Slaughter Pen

After a 16-year fundraising effort, the Trust concluded the campaign to save the 208-acres at the Fredericksburg Battlefield's Slaughter Pen Farm.

 

 

Buddy Secor

Saved at Last: 208 Acres at Fredericksburg’s Slaughter Pen Farm!

In 2006, 208 acres of Spotsylvania County farmland were put up for sale on the open real estate market, advertised as the “prime light industrial development site in the Commonwealth of Virginia,” with an alarming purchase price of $12 million. Not just any farm, this land, on December 13, 1862, had become the “Slaughter Pen,” the “heart and soul” of the Fredericksburg Battlefield. A place where 5,000 soldiers were killed, wounded, or captured — where five Union soldiers acted with such valor they received the Medal of Honor.

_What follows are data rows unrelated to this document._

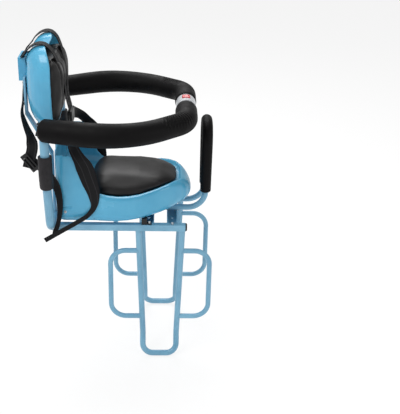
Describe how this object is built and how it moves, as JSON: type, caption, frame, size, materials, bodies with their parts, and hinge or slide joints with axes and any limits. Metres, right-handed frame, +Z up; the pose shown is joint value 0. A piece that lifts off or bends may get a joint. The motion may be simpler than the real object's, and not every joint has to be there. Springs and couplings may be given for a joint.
{
  "type": "rear child bike seat",
  "caption": "Rear child seat for a bicycle carrier: bolted base frame with footrests, moulded seat and backrest, grab handle and a padded guard ring that swings open.",
  "frame": {"origin": "middle of the four carrier bolt holes, in the plane of the rails' undersides", "axes": "+X points forwards on the bicycle, +Y to its left, +Z up"},
  "size_m": [0.44, 0.4424, 0.7683],
  "materials": {
    "frame_paint": "satin",
    "shell_plastic": "gloss",
    "cushion_leather": "satin",
    "ring_foam": "matte",
    "webbing": "matte",
    "black_plastic": "matte",
    "sleeve_rubber": "matte",
    "latch_grey": "satin",
    "button_red": "gloss",
    "blade_steel": "satin",
    "bolt_zinc": "satin"
  },
  "bodies": {
    "frame": {"rail_right": "frame_paint", "rail_left": "frame_paint", "cap_right": "black_plastic", "cap_left": "black_plastic", "cross_bar_front": "frame_paint", "cross_bar_rear": "frame_paint", "footrest_right": "frame_paint", "footrest_left": "frame_paint", "hoop_front_right": "frame_paint", "hoop_rear_right": "frame_paint", "hoop_front_left": "frame_paint", "hoop_rear_left": "frame_paint", "handle_tube": "frame_paint", "handle_grip": "ring_foam", "back_cross": "frame_paint", "post_right": "frame_paint", "post_left": "frame_paint", "stay_right": "frame_paint", "stay_left": "frame_paint", "sleeve_right": "sleeve_rubber", "sleeve_left": "sleeve_rubber", "spacer_right": "black_plastic", "spacer_left": "black_plastic", "rail_nuts": "bolt_zinc", "stay_bolts": "bolt_zinc", "seat_shell": "shell_plastic", "seat_cushion": "cushion_leather", "backrest_shell": "shell_plastic", "back_cushion": "cushion_leather", "strap_box": "shell_plastic", "shoulder_strap_right": "webbing", "shoulder_strap_left": "webbing", "adjuster_right": "black_plastic", "adjuster_left": "black_plastic", "buckle": "black_plastic", "crotch_strap": "webbing", "waist_strap_right": "webbing", "waist_strap_left": "webbing", "side_strap_right": "webbing", "side_strap_left": "webbing"},
    "right_arm": {"arm_tube_right": "frame_paint", "arm_pad_right": "ring_foam", "latch_tongue": "blade_steel"},
    "left_arm": {"arm_tube_left": "frame_paint", "arm_pad_left": "ring_foam", "latch_housing": "latch_grey"},
    "button": {"latch_button": "button_red"}
  },
  "joints": [
    {"name": "right_arm_hinge", "type": "hinge", "parent": "frame", "child": "right_arm", "pos_m": [-0.25, -0.157, 0.19], "axis": [0, 0, -1], "range_deg": [0, 100]},
    {"name": "left_arm_hinge", "type": "hinge", "parent": "frame", "child": "left_arm", "pos_m": [-0.25, 0.157, 0.19], "axis": [0, 0, 1], "range_deg": [0, 100]},
    {"name": "button_press", "type": "slide", "parent": "left_arm", "child": "button", "axis": [0, 0, -1], "range_m": [0, 0.004], "stiffness_N_per_m": 400}
  ]
}
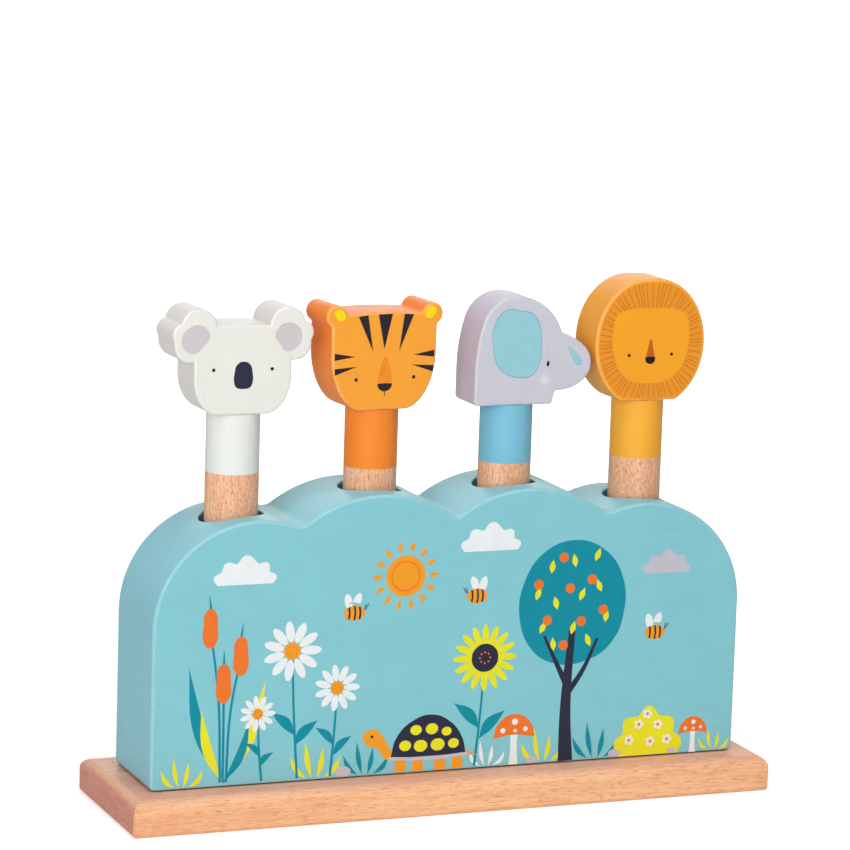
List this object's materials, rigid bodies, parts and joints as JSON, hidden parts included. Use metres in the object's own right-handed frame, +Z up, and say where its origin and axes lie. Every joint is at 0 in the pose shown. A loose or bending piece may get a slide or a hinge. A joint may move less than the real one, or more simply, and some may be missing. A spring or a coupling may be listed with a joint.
{
  "type": "pop up animal toy",
  "caption": "Wooden pop up toy: a scalloped block on a board, with animal headed pegs that stand on springs in round holes and can be pressed, turned and lifted out.",
  "frame": {"origin": "centre of the board underside, where the toy stands", "axes": "+X along the row of pegs from koala to lion, +Y to the back, +Z up"},
  "size_m": [0.256, 0.069, 0.1968],
  "materials": {
    "beech": "sanded and clear lacquered, satin",
    "teal_paint": "solid wood under light teal satin paint",
    "white_paint": "wood under white satin paint",
    "orange_paint": "wood under orange satin paint",
    "lilac_paint": "wood under lilac grey satin paint",
    "yellow_paint": "wood under warm yellow satin paint",
    "spring_steel": "drawn spring wire, zinc plated",
    "screw_steel": "zinc plated"
  },
  "bodies": {
    "base": {"base_board": "beech", "hole_block": "teal_paint", "base_screws": "screw_steel"},
    "koala_pusher": {"koala_spring": "spring_steel"},
    "koala_stem": {"koala_pin": "beech"},
    "koala_peg": {"koala_head": "white_paint", "koala_dowel": "beech"},
    "tiger_pusher": {"tiger_spring": "spring_steel"},
    "tiger_stem": {"tiger_pin": "beech"},
    "tiger_peg": {"tiger_head": "orange_paint", "tiger_dowel": "beech"},
    "elephant_pusher": {"elephant_spring": "spring_steel"},
    "elephant_stem": {"elephant_pin": "beech"},
    "elephant_peg": {"elephant_head": "lilac_paint", "elephant_dowel": "beech"},
    "lion_pusher": {"lion_spring": "spring_steel"},
    "lion_stem": {"lion_pin": "beech"},
    "lion_peg": {"lion_head": "yellow_paint", "lion_dowel": "beech"}
  },
  "joints": [
    {"name": "koala_press", "type": "slide", "parent": "base", "child": "koala_pusher", "axis": [0, 0, 1], "range_m": [-0.026, 0], "stiffness_N_per_m": 376, "springref_m": 0.002, "deforming": ["koala_spring"]},
    {"name": "koala_lift", "type": "slide", "parent": "koala_pusher", "child": "koala_stem", "axis": [0, 0, 1], "range_m": [0, 0.075]},
    {"name": "koala_turn", "type": "hinge", "parent": "koala_stem", "child": "koala_peg", "pos_m": [-0.08175, 0, 0.1502], "axis": [0, 0, 1], "continuous": true},
    {"name": "tiger_press", "type": "slide", "parent": "base", "child": "tiger_pusher", "axis": [0, 0, 1], "range_m": [-0.026, 0], "stiffness_N_per_m": 376, "springref_m": 0.002, "deforming": ["tiger_spring"]},
    {"name": "tiger_lift", "type": "slide", "parent": "tiger_pusher", "child": "tiger_stem", "axis": [0, 0, 1], "range_m": [0, 0.075]},
    {"name": "tiger_turn", "type": "hinge", "parent": "tiger_stem", "child": "tiger_peg", "pos_m": [-0.02725, 0, 0.1502], "axis": [0, 0, 1], "continuous": true},
    {"name": "elephant_press", "type": "slide", "parent": "base", "child": "elephant_pusher", "axis": [0, 0, 1], "range_m": [-0.026, 0], "stiffness_N_per_m": 376, "springref_m": 0.002, "deforming": ["elephant_spring"]},
    {"name": "elephant_lift", "type": "slide", "parent": "elephant_pusher", "child": "elephant_stem", "axis": [0, 0, 1], "range_m": [0, 0.075]},
    {"name": "elephant_turn", "type": "hinge", "parent": "elephant_stem", "child": "elephant_peg", "pos_m": [0.02725, 0, 0.1502], "axis": [0, 0, 1], "continuous": true},
    {"name": "lion_press", "type": "slide", "parent": "base", "child": "lion_pusher", "axis": [0, 0, 1], "range_m": [-0.026, 0], "stiffness_N_per_m": 376, "springref_m": 0.002, "deforming": ["lion_spring"]},
    {"name": "lion_lift", "type": "slide", "parent": "lion_pusher", "child": "lion_stem", "axis": [0, 0, 1], "range_m": [0, 0.075]},
    {"name": "lion_turn", "type": "hinge", "parent": "lion_stem", "child": "lion_peg", "pos_m": [0.08175, 0, 0.1502], "axis": [0, 0, 1], "continuous": true}
  ]
}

The American Battlefield Trust, which had already thwarted earlier development proposals for the site, could not let this hallowed ground slip through its fingers and into the hands of those who would destroy it. So we took an audacious and calculated risk in purchasing the property ourselves. Only now, after 16 years of fundraising, can we claim final victory at Slaughter Pen Farm!

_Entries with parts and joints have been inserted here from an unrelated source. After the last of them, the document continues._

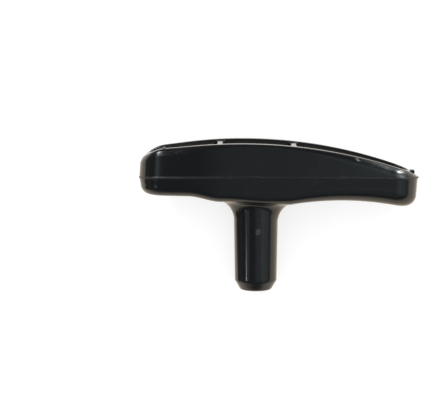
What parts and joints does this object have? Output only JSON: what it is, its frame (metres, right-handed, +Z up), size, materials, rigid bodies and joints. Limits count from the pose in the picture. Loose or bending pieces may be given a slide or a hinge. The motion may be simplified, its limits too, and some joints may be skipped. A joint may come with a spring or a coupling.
{
  "type": "starter handle",
  "caption": "T-shaped pull handle for a recoil starter: a curved hollow-backed grip bar on a flared stem that is bored for the starter cord.",
  "frame": {"origin": "on the floor under the middle of the bounding box of the handle as it lies on its side", "axes": "+X along the grip bar towards its longer, thinner end; +Y away from the stem's end, towards the open hollow back; +Z up from the floor the handle lies on"},
  "size_m": [0.09, 0.0498, 0.0236],
  "materials": {
    "black_plastic": "gloss black moulded plastic, lightly scuffed"
  },
  "bodies": {
    "root": {"handle": "black_plastic"}
  },
  "joints": []
}
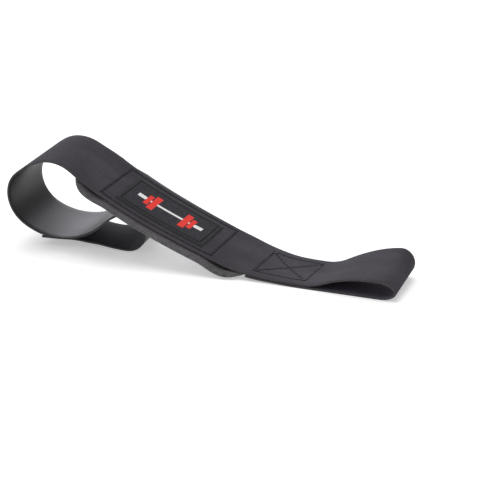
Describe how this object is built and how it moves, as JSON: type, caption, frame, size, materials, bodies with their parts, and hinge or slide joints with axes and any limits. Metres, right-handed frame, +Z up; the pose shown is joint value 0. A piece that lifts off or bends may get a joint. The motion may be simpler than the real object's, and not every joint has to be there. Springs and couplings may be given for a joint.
{
  "type": "weightlifting strap",
  "caption": "Open weightlifting strap: a band sewn into a hand loop and curled into a wide wrist loop, with a soft pad under it and a woven label on top.",
  "frame": {"origin": "on the table, under the middle of the whole part", "axes": "+X along the band towards the hand loop, +Y across the band towards its far edge, +Z up from the table"},
  "size_m": [0.286, 0.079, 0.0733],
  "materials": {
    "band": "matt",
    "pad": "brushed",
    "label": "woven"
  },
  "bodies": {
    "root": {"strap": "band", "wrist_pad": "pad", "label": "label"}
  },
  "joints": []
}
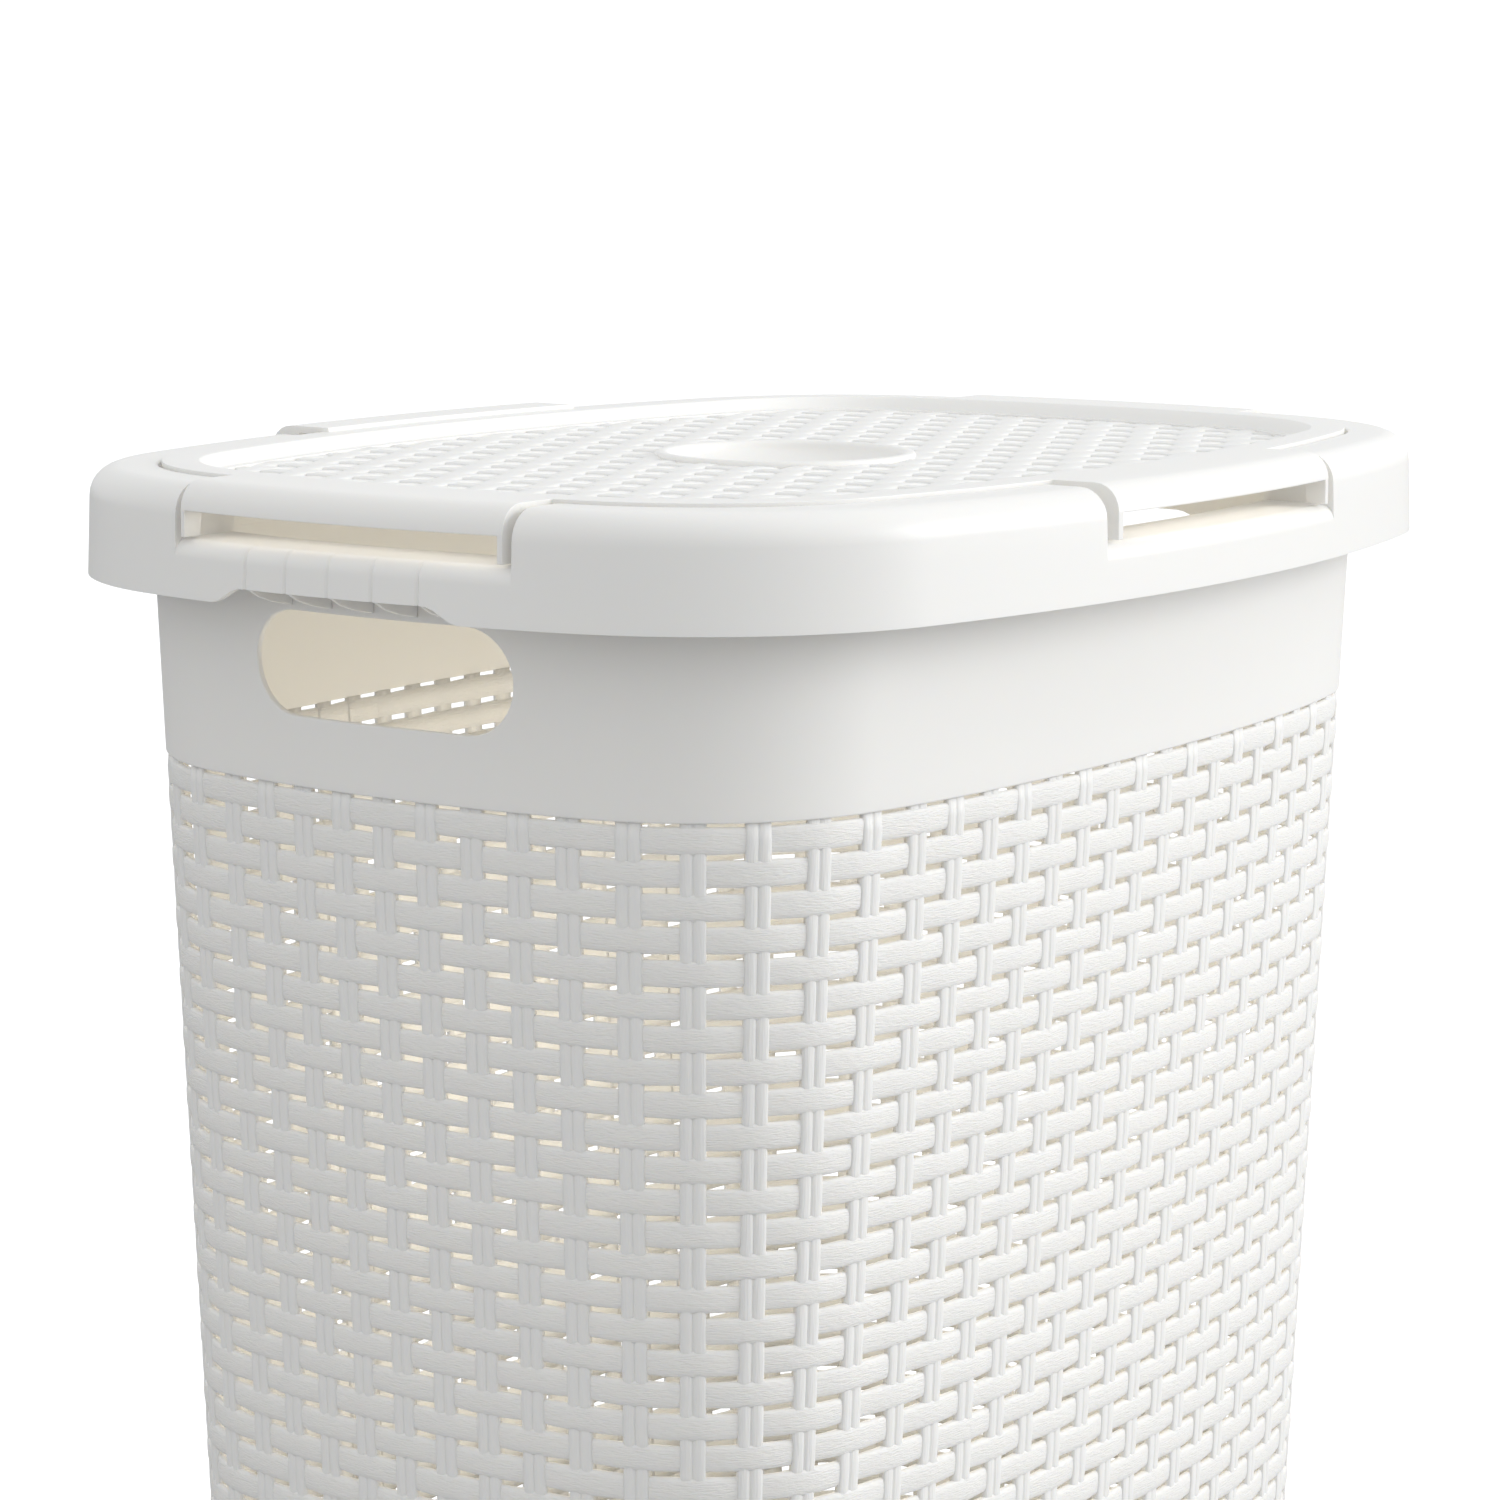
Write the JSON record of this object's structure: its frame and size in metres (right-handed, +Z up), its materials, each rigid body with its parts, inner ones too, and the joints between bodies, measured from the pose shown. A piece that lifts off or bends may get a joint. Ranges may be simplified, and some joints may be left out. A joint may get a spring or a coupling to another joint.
{
  "type": "laundry hamper with hinged lid",
  "caption": "Tall tapered plastic laundry hamper with a wicker-look wall, hand holes in both ends, a deep rim collar and a hinged lid with bridge-shaped grip tabs.",
  "frame": {"origin": "centre of the footprint, on the floor that the base stands on", "axes": "+X along the long axis, +Y towards the hinge side, +Z up"},
  "size_m": [0.4446, 0.326, 0.535],
  "materials": {
    "basket_plastic": "satin moulded polypropylene, slightly translucent, off-white",
    "weave_plastic": "satin moulded polypropylene with a fine grain along the strips",
    "rim_plastic": "smooth satin moulded polypropylene, white",
    "lid_plastic": "smooth satin moulded polypropylene, white",
    "pin_plastic": "smooth moulded acetal, white"
  },
  "bodies": {
    "basket": {"basket_base": "basket_plastic", "basket_wall": "weave_plastic", "hand_hole_band": "basket_plastic", "rim_collar": "rim_plastic"},
    "lid": {"lid_frame": "lid_plastic", "lid_field": "weave_plastic", "hinge_pin_left": "pin_plastic", "hinge_pin_right": "pin_plastic"}
  },
  "joints": [
    {"name": "lid_hinge", "type": "hinge", "parent": "basket", "child": "lid", "pos_m": [0, 0.1537, 0.527], "axis": [-1, 0, 0], "range_deg": [0, 105]}
  ]
}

To this day, the transaction at the site remains the largest and most complex private battlefield preservation effort in the nation’s history. But it almost didn’t happen.

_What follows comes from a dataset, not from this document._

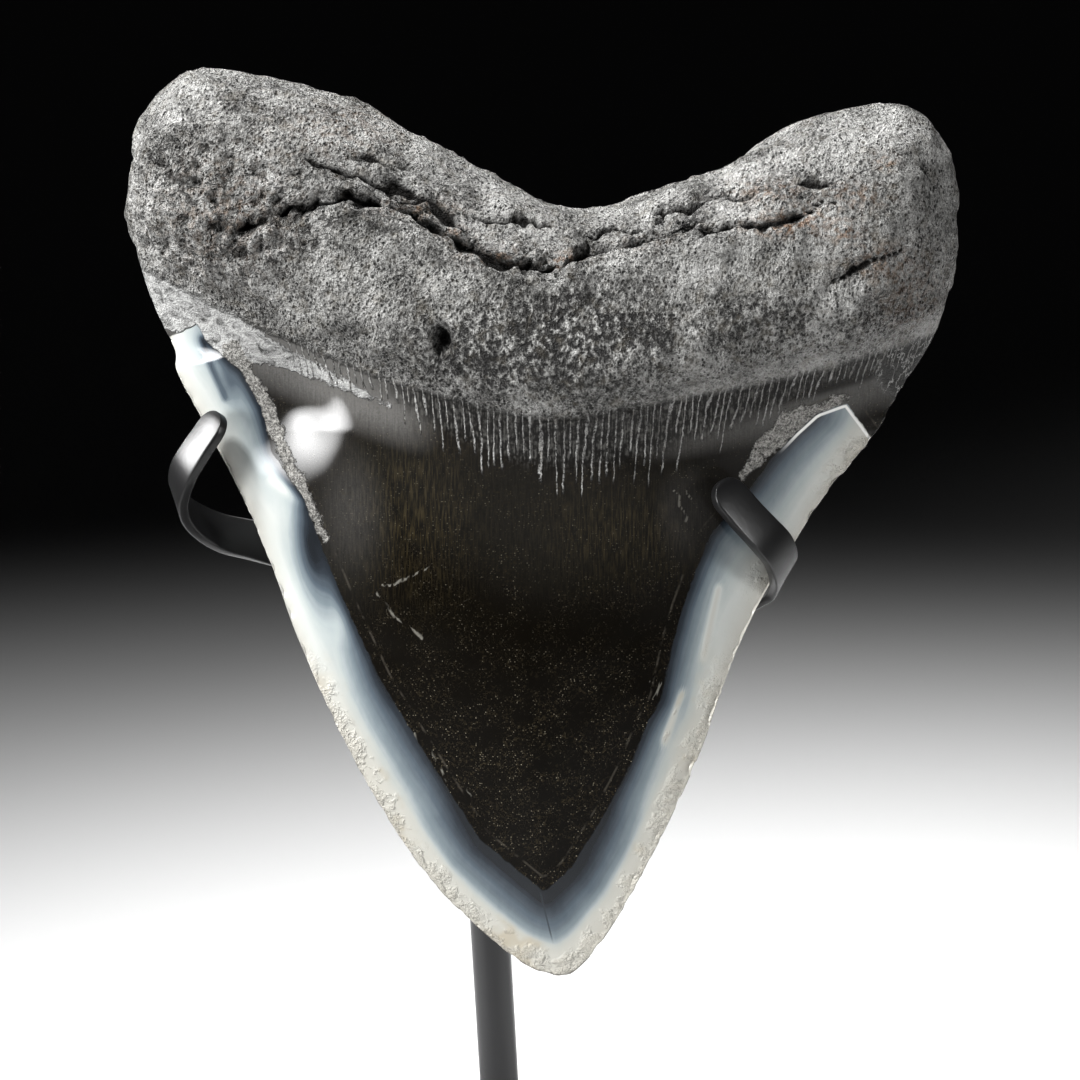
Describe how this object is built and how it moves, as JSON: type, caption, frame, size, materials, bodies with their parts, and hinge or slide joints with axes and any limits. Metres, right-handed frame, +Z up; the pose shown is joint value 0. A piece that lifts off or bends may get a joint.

The seller had grown averse to preservationists, so the Trust approached a preservation-friendly developer, Tricord Homes, who negotiated a contract and claimed zero profit when the Trust made the purchase. Longtime Trust banking partner SunTrust, now Truist, agreed to fund the whole transaction and offer the Trust innovative financing opportunities.

Since June 2006, the Trust has steadily paid down its loan, making use of varied resources — everything from federal matching grants via the American Battlefield Protection Program to a noteworthy contribution from the Commonwealth to the sale of Virginia tax credits to a remarkable $1 million pledge from the Central Virginia Battlefields Trust. The Trust even took advantage of the ups and downs in the economy to refinance its loan, saving several percentage points — and tens of thousands of dollars in interest.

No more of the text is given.